Whether you rent or buy, you will be experiencing an expense. The real costs of that expense will depend on your specific situation, including the location and the type of property you choose. But when it comes to real returns and real, real returns (which include taxes, fees and the cost of abstaining from other investments), the returns are unlikely to be significant. Therefore, buying real estate in the US or Japan should be seen as a lifestyle choice rather than a guaranteed financial investment.
Great take and agree! Obviously, it also comes down to your own personal circumstances and where you are in the world but as a general rule of thumb, yes.
In the real estate debate it's worth including consideration of leverage and market specifics.

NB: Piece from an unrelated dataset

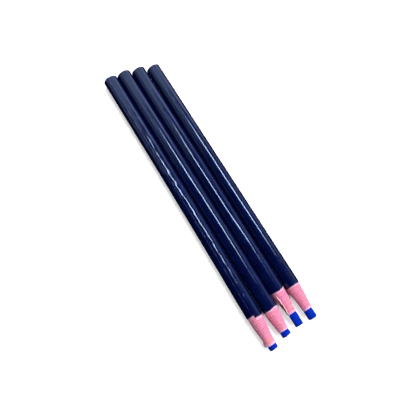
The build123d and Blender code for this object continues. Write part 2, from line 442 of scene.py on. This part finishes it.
def core(n):
    q = PENCILS[n]
    fine = [(q["thread"], 7.5, 25)]
    phi = angles(144, fine)[None, :]
    line, _ = tunnel_radii(phi, q["thread"], R_CORE, 0.0)
    bare, _ = tunnel_radii(phi, q["thread"], R_CORE * BARE[n], 0.0)
    E = q["tip"] - (0.22 if n == 2 else 0.0)
    rows, worn = [], []
    away = smooth(9.0, 30.0, np.abs(turn(phi, q["thread"])))    # 0 at the thread's groove, which doesn't lean

    def add(p, w=0.0):
        rows.append(np.broadcast_to(p, (1, phi.shape[1], 3)).copy())
        worn.append(np.broadcast_to(w, (1, phi.shape[1])).copy())

    cyc = q["core"]
    for k in (0.12, 0.3, 0.5, 0.68, 0.84, 0.95):
        p = xyz(0.0, phi, line * k, cyc)
        p[..., 0] = 0.02 + 0.03 * fractal(p * [1, 1, 1], 0.8, 500 + n)
        add(p, 0.3)
    add(xyz(0.03, phi, line * 0.992, cyc), 0.6)
    for x in (0.12, 1.0, 30.0, 75.0, 120.0, q["paper"] - 6.0, q["paper"] - 1.2):
        add(xyz(x, phi, line, cyc))
    for x in np.linspace(q["paper"] - 0.8, E - 1.15, 26):
        out = smooth(0.0, 0.7, x - q["paper"])
        line = line + (bare - line) * out
        cyc = q["core"] + AWRY[n] * out * away
        p = xyz(x, phi, line, cyc)
        d = 0.045 * fractal(p, 0.9, 510 + n) + 0.02 * lattice(p, 0.22, 520 + n)
        add(xyz(x, phi, line + d - 0.02, cyc), 0.25)
    # the worn end: a rounded shoulder and a slightly domed face
    c, dome, slant, az = {1: (0.75, 0.10, -0.06, 20), 2: (0.50, 0.10, 0.09, 190), 3: (0.28, 0.05, 0.0, 0), 4: (0.90, 0.12, 0.03, 40)}[n]
    for t in np.linspace(0, 1, 22):
        if t < 0.5:
            a = t / 0.5 * math.pi / 2
            r = line - c * (1 - math.cos(a))
            x = E - dome - c + c * math.sin(a)
        else:
            s = (t - 0.5) / 0.5
            r = (line - c) * (1 - 0.93 * s)
            x = E - dome + dome * (1 - (1 - s) ** 2)
        if t == 0:
            continue
        cyc = q["core"] + AWRY[n] * (away + (1 - away) * (1 - r / line))
        p = xyz(x + 0 * phi, phi, r, cyc)
        tilt = slant * (p[..., 1] - cyc) * math.cos(math.radians(az)) + slant * p[..., 2] * math.sin(math.radians(az))
        k = smooth(0.0, 0.5, t)
        chips = 0.08 * k * np.minimum(fractal(p, 1.3, 530 + n), 0.2) + 0.025 * lattice(p, 0.3, 540 + n)
        p[..., 0] = p[..., 0] + k * tilt + chips
        shrink = 1 - 0.03 * k * np.clip(fractal(p, 1.0, 550 + n), -1, 0.4)
        p[..., 1] = cyc + (p[..., 1] - cyc) * shrink
        p[..., 2] = p[..., 2] * shrink
        add(p, 0.25 + 0.6 * (0.25 < t < 0.7))
    pts = np.concatenate(rows)
    first = pts[0].mean(0)
    last = pts[-1].mean(0) + [0.01, 0, 0]
    return skin(f"chalk_stick_{n}", n, pts, {"worn": np.concatenate(worn)}, ring=False, poles=[first, last])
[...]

Average folk use leverage when buying a property. Eg 100K investment for a 500K property. If the property goes up (or down) by 5%, the return (or loss) is equal to 25% on the downpayment investment. Average folk wont invest with leverage outside of real estate. In this way it's not an apples to apples comparison. If it's a rental unit and the property cashflows, then the 100K investment can grow both by loan pay down (by tenant) and by property appreciation.
Also real estate is very market specific. In Japan, you can forget about much land appreciation outside of Tokyo; versus places like Vancouver, where it can double every 7 to 10 yrs; and decaying centers where it can halve its value in the same time frame. Same investment. Different markets. Totally different outcomes.